* **Records for processing**:

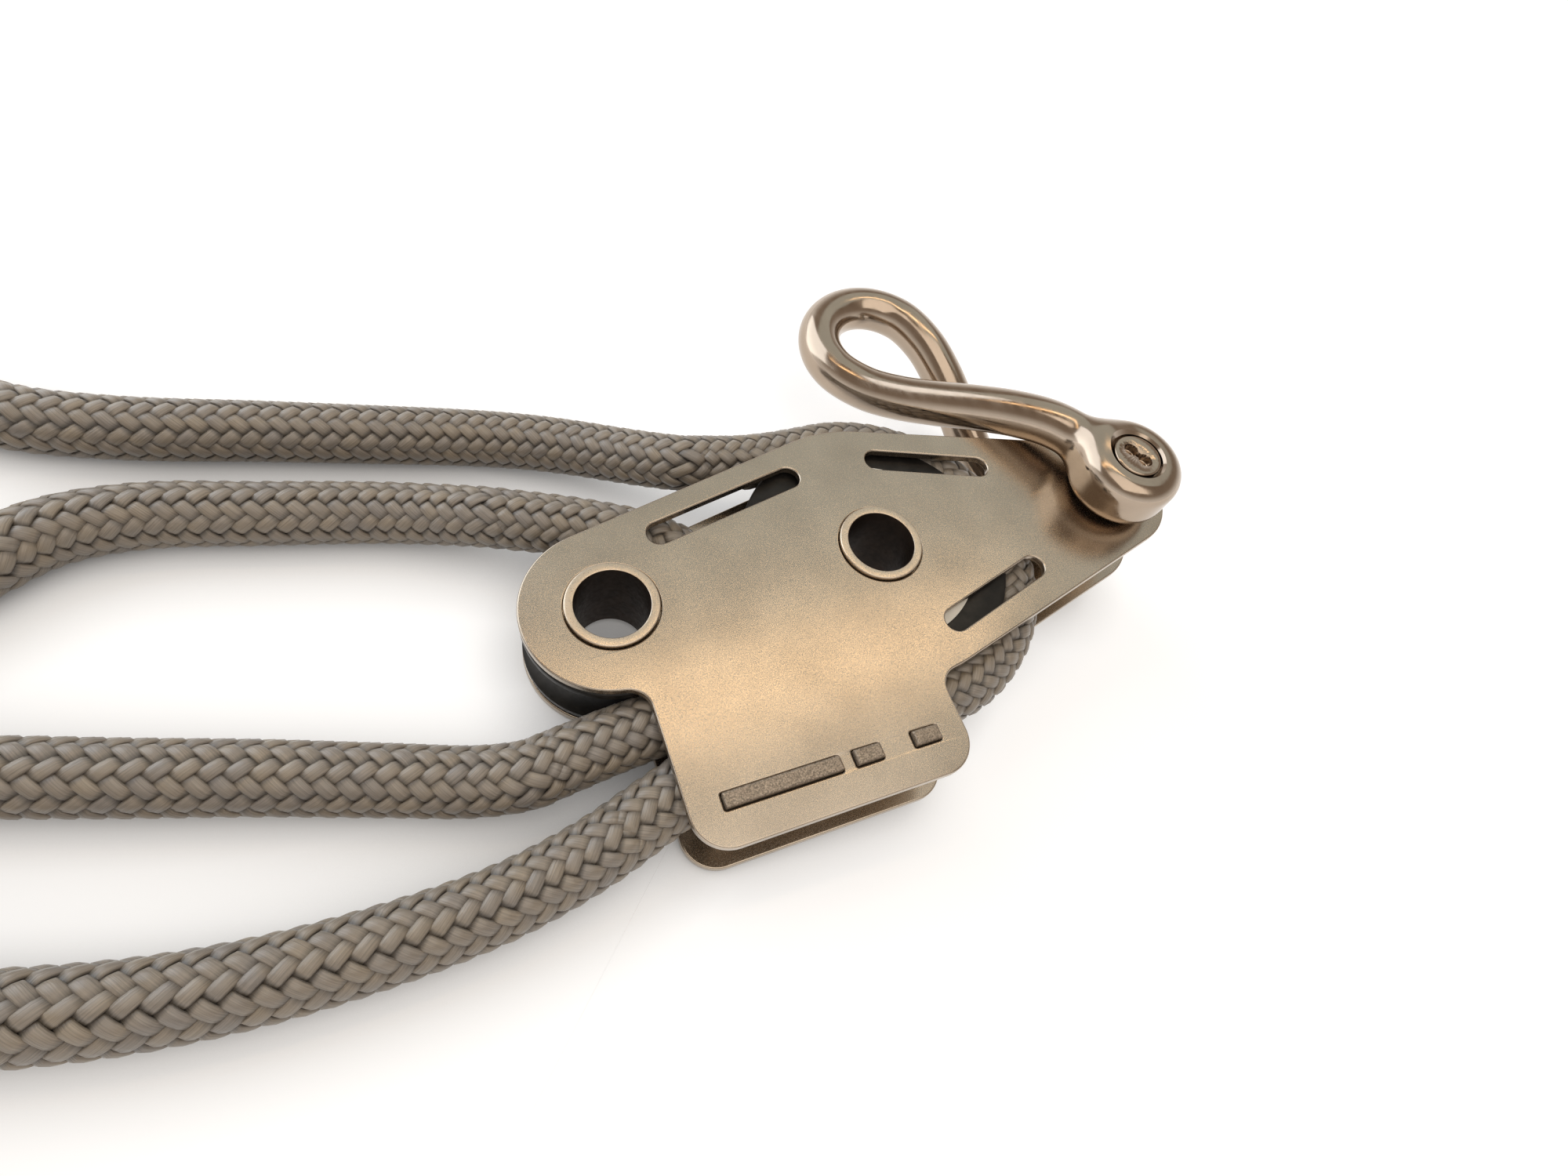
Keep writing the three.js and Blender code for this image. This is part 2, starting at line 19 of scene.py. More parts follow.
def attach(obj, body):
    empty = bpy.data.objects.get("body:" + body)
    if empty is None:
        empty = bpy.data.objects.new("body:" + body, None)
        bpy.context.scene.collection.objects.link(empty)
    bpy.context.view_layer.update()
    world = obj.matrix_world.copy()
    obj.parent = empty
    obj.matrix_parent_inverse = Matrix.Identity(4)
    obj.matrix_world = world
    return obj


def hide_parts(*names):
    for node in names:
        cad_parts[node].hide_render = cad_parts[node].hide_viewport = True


bl_info = {
    "name": "Rope Block",
    "version": (1, 0, 0),
    "blender": (4, 5, 0),
    "location": "View3D > Sidebar > Rope Block",
    "description": "Finished surfaces of a two-sheave rope block with its shackle and rope",
    "category": "Add Mesh",
}

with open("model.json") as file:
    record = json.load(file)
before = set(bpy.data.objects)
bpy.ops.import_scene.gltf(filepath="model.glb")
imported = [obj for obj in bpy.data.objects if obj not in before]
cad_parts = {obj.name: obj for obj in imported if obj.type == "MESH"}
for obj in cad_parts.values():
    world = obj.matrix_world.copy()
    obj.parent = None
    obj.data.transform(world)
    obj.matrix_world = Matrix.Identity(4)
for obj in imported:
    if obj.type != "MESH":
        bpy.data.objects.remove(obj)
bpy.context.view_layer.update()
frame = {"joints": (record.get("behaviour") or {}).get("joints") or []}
MM = 0.001

# ---------------------------------------------------------------- the block's own frame

# Origin on the small sheave's axis at mid height, X towards the nose, Z along the sheave axes.
JOINTS = {joint["name"]: joint for joint in frame["joints"]}
SMALL_CENTRE = Vector(JOINTS["small_sheave_spin"]["pos_m"])
BIG_CENTRE = Vector(JOINTS["big_sheave_spin"]["pos_m"])
PIN_CENTRE = Vector(JOINTS["shackle_swing"]["pos_m"])
AXIS = Vector(JOINTS["small_sheave_spin"]["axis"]).normalized()
ALONG = (BIG_CENTRE - SMALL_CENTRE).normalized()
TURN = Matrix((ALONG, AXIS.cross(ALONG), AXIS)).transposed().to_4x4()
BLOCK = Matrix.Translation(SMALL_CENTRE) @ TURN
BIG_X = (BIG_CENTRE - SMALL_CENTRE).length
PIN_X = (PIN_CENTRE - SMALL_CENTRE).length

# ---------------------------------------------------------------- free rope, in metres

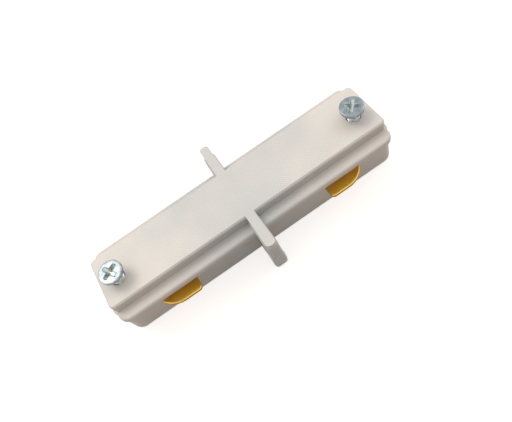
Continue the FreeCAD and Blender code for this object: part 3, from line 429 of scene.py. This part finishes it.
# %% [markdown]
# Two things on a screw follow its shape. The recess is pressed smooth, and it and the thread
# crests take a lighter tone that is partly painted highlight. Below the head, in the recess and
# in the thread roots a dark tone stands for oil and painted shade. Where each lies is a property
# of the mesh, one number for each point. The helper below mixes a tone over the finish by that
# number.

# %% Helper that mixes a tone by a number kept in the mesh
def lay_oil_and_painted_light(material, mark, tone, most):
    tree = material.node_tree
    shader = tree.nodes["Principled BSDF"]
    clean = shader.inputs["Base Color"].links[0].from_socket
    mark_value = put(tree, "ShaderNodeAttribute", attribute_name=mark)
    share = put(tree, "ShaderNodeMath", operation="MULTIPLY")
    share.inputs[1].default_value = most
    join(tree, mark_value.outputs["Fac"], share.inputs[0])
    cover = put(tree, "ShaderNodeMix", data_type="RGBA")
    cover.inputs["B"].default_value = tone
    join(tree, share.outputs[0], cover.inputs["Factor"])
    join(tree, clean, cover.inputs["A"])
    join(tree, cover.outputs["Result"], shader.inputs["Base Color"])
    print(material.name, "takes", mark)


# %% [markdown]
# ## The metals
# The clamp screws are bright zinc with a blue passivation, so their two colours differ in
# hue as well as in strength. The contacts are rolled brass, warmer in the dull places, with
# painted shade on the faces of the strip that look sideways. The nuts and the housing screws
# carry a plainer zinc, and the springs are drawn strip.

# %% Helper that paints shade on the sideways faces of a strip
def paint_edge_shade(material, tone):
    """Painted shade: faces of the strip that look sideways take a dark tone."""
    tree = material.node_tree
    shader = tree.nodes["Principled BSDF"]
    clean = shader.inputs["Base Color"].links[0].from_socket
    facing = put(tree, "ShaderNodeTexCoord")
    lean = put(tree, "ShaderNodeSeparateXYZ")
    join(tree, facing.outputs["Normal"], lean.inputs[0])
    level = put(tree, "ShaderNodeMath", operation="ABSOLUTE")
    join(tree, lean.outputs["Z"], level.inputs[0])
    share = put(tree, "ShaderNodeMapRange")
    share.inputs["From Min"].default_value = 0.70
    share.inputs["From Max"].default_value = 0.30
    join(tree, level.outputs[0], share.inputs["Value"])
    cover = put(tree, "ShaderNodeMix", data_type="RGBA", blend_type="MULTIPLY")
    cover.inputs["B"].default_value = tone
    join(tree, share.outputs["Result"], cover.inputs["Factor"])
    join(tree, clean, cover.inputs["A"])
    join(tree, cover.outputs["Result"], shader.inputs["Base Color"])
    print(material.name, "has painted edge shade")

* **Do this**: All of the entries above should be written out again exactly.

* **Full solution**:
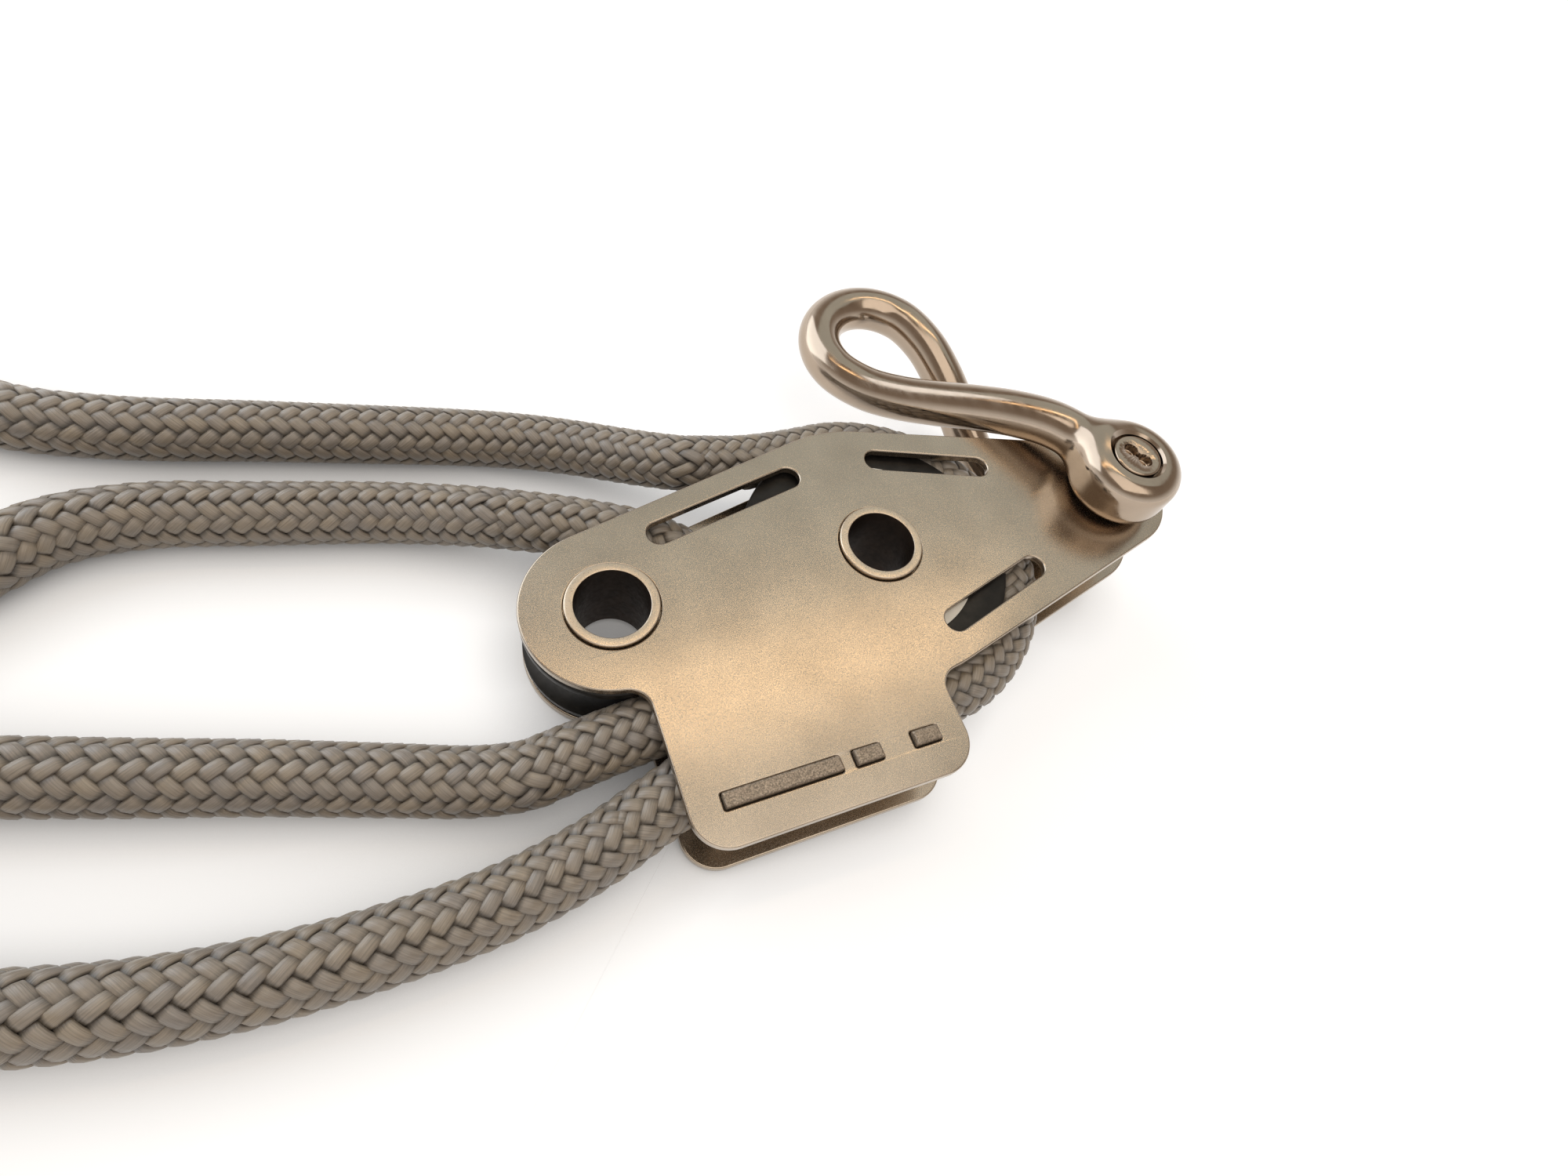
Keep writing the three.js and Blender code for this image. This is part 2, starting at line 19 of scene.py. More parts follow.
def attach(obj, body):
    empty = bpy.data.objects.get("body:" + body)
    if empty is None:
        empty = bpy.data.objects.new("body:" + body, None)
        bpy.context.scene.collection.objects.link(empty)
    bpy.context.view_layer.update()
    world = obj.matrix_world.copy()
    obj.parent = empty
    obj.matrix_parent_inverse = Matrix.Identity(4)
    obj.matrix_world = world
    return obj


def hide_parts(*names):
    for node in names:
        cad_parts[node].hide_render = cad_parts[node].hide_viewport = True


bl_info = {
    "name": "Rope Block",
    "version": (1, 0, 0),
    "blender": (4, 5, 0),
    "location": "View3D > Sidebar > Rope Block",
    "description": "Finished surfaces of a two-sheave rope block with its shackle and rope",
    "category": "Add Mesh",
}

with open("model.json") as file:
    record = json.load(file)
before = set(bpy.data.objects)
bpy.ops.import_scene.gltf(filepath="model.glb")
imported = [obj for obj in bpy.data.objects if obj not in before]
cad_parts = {obj.name: obj for obj in imported if obj.type == "MESH"}
for obj in cad_parts.values():
    world = obj.matrix_world.copy()
    obj.parent = None
    obj.data.transform(world)
    obj.matrix_world = Matrix.Identity(4)
for obj in imported:
    if obj.type != "MESH":
        bpy.data.objects.remove(obj)
bpy.context.view_layer.update()
frame = {"joints": (record.get("behaviour") or {}).get("joints") or []}
MM = 0.001

# ---------------------------------------------------------------- the block's own frame

# Origin on the small sheave's axis at mid height, X towards the nose, Z along the sheave axes.
JOINTS = {joint["name"]: joint for joint in frame["joints"]}
SMALL_CENTRE = Vector(JOINTS["small_sheave_spin"]["pos_m"])
BIG_CENTRE = Vector(JOINTS["big_sheave_spin"]["pos_m"])
PIN_CENTRE = Vector(JOINTS["shackle_swing"]["pos_m"])
AXIS = Vector(JOINTS["small_sheave_spin"]["axis"]).normalized()
ALONG = (BIG_CENTRE - SMALL_CENTRE).normalized()
TURN = Matrix((ALONG, AXIS.cross(ALONG), AXIS)).transposed().to_4x4()
BLOCK = Matrix.Translation(SMALL_CENTRE) @ TURN
BIG_X = (BIG_CENTRE - SMALL_CENTRE).length
PIN_X = (PIN_CENTRE - SMALL_CENTRE).length

# ---------------------------------------------------------------- free rope, in metres

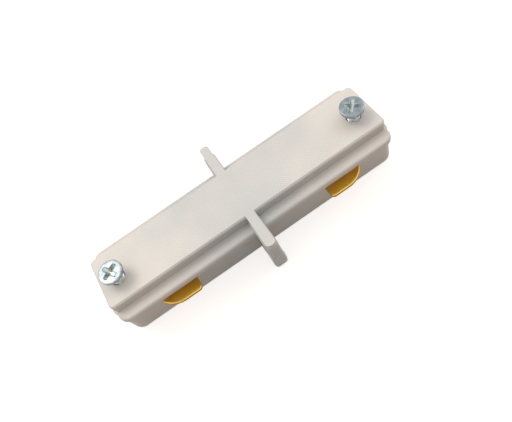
Continue the FreeCAD and Blender code for this object: part 3, from line 429 of scene.py. This part finishes it.
# %% [markdown]
# Two things on a screw follow its shape. The recess is pressed smooth, and it and the thread
# crests take a lighter tone that is partly painted highlight. Below the head, in the recess and
# in the thread roots a dark tone stands for oil and painted shade. Where each lies is a property
# of the mesh, one number for each point. The helper below mixes a tone over the finish by that
# number.

# %% Helper that mixes a tone by a number kept in the mesh
def lay_oil_and_painted_light(material, mark, tone, most):
    tree = material.node_tree
    shader = tree.nodes["Principled BSDF"]
    clean = shader.inputs["Base Color"].links[0].from_socket
    mark_value = put(tree, "ShaderNodeAttribute", attribute_name=mark)
    share = put(tree, "ShaderNodeMath", operation="MULTIPLY")
    share.inputs[1].default_value = most
    join(tree, mark_value.outputs["Fac"], share.inputs[0])
    cover = put(tree, "ShaderNodeMix", data_type="RGBA")
    cover.inputs["B"].default_value = tone
    join(tree, share.outputs[0], cover.inputs["Factor"])
    join(tree, clean, cover.inputs["A"])
    join(tree, cover.outputs["Result"], shader.inputs["Base Color"])
    print(material.name, "takes", mark)


# %% [markdown]
# ## The metals
# The clamp screws are bright zinc with a blue passivation, so their two colours differ in
# hue as well as in strength. The contacts are rolled brass, warmer in the dull places, with
# painted shade on the faces of the strip that look sideways. The nuts and the housing screws
# carry a plainer zinc, and the springs are drawn strip.

# %% Helper that paints shade on the sideways faces of a strip
def paint_edge_shade(material, tone):
    """Painted shade: faces of the strip that look sideways take a dark tone."""
    tree = material.node_tree
    shader = tree.nodes["Principled BSDF"]
    clean = shader.inputs["Base Color"].links[0].from_socket
    facing = put(tree, "ShaderNodeTexCoord")
    lean = put(tree, "ShaderNodeSeparateXYZ")
    join(tree, facing.outputs["Normal"], lean.inputs[0])
    level = put(tree, "ShaderNodeMath", operation="ABSOLUTE")
    join(tree, lean.outputs["Z"], level.inputs[0])
    share = put(tree, "ShaderNodeMapRange")
    share.inputs["From Min"].default_value = 0.70
    share.inputs["From Max"].default_value = 0.30
    join(tree, level.outputs[0], share.inputs["Value"])
    cover = put(tree, "ShaderNodeMix", data_type="RGBA", blend_type="MULTIPLY")
    cover.inputs["B"].default_value = tone
    join(tree, share.outputs["Result"], cover.inputs["Factor"])
    join(tree, clean, cover.inputs["A"])
    join(tree, cover.outputs["Result"], shader.inputs["Base Color"])
    print(material.name, "has painted edge shade")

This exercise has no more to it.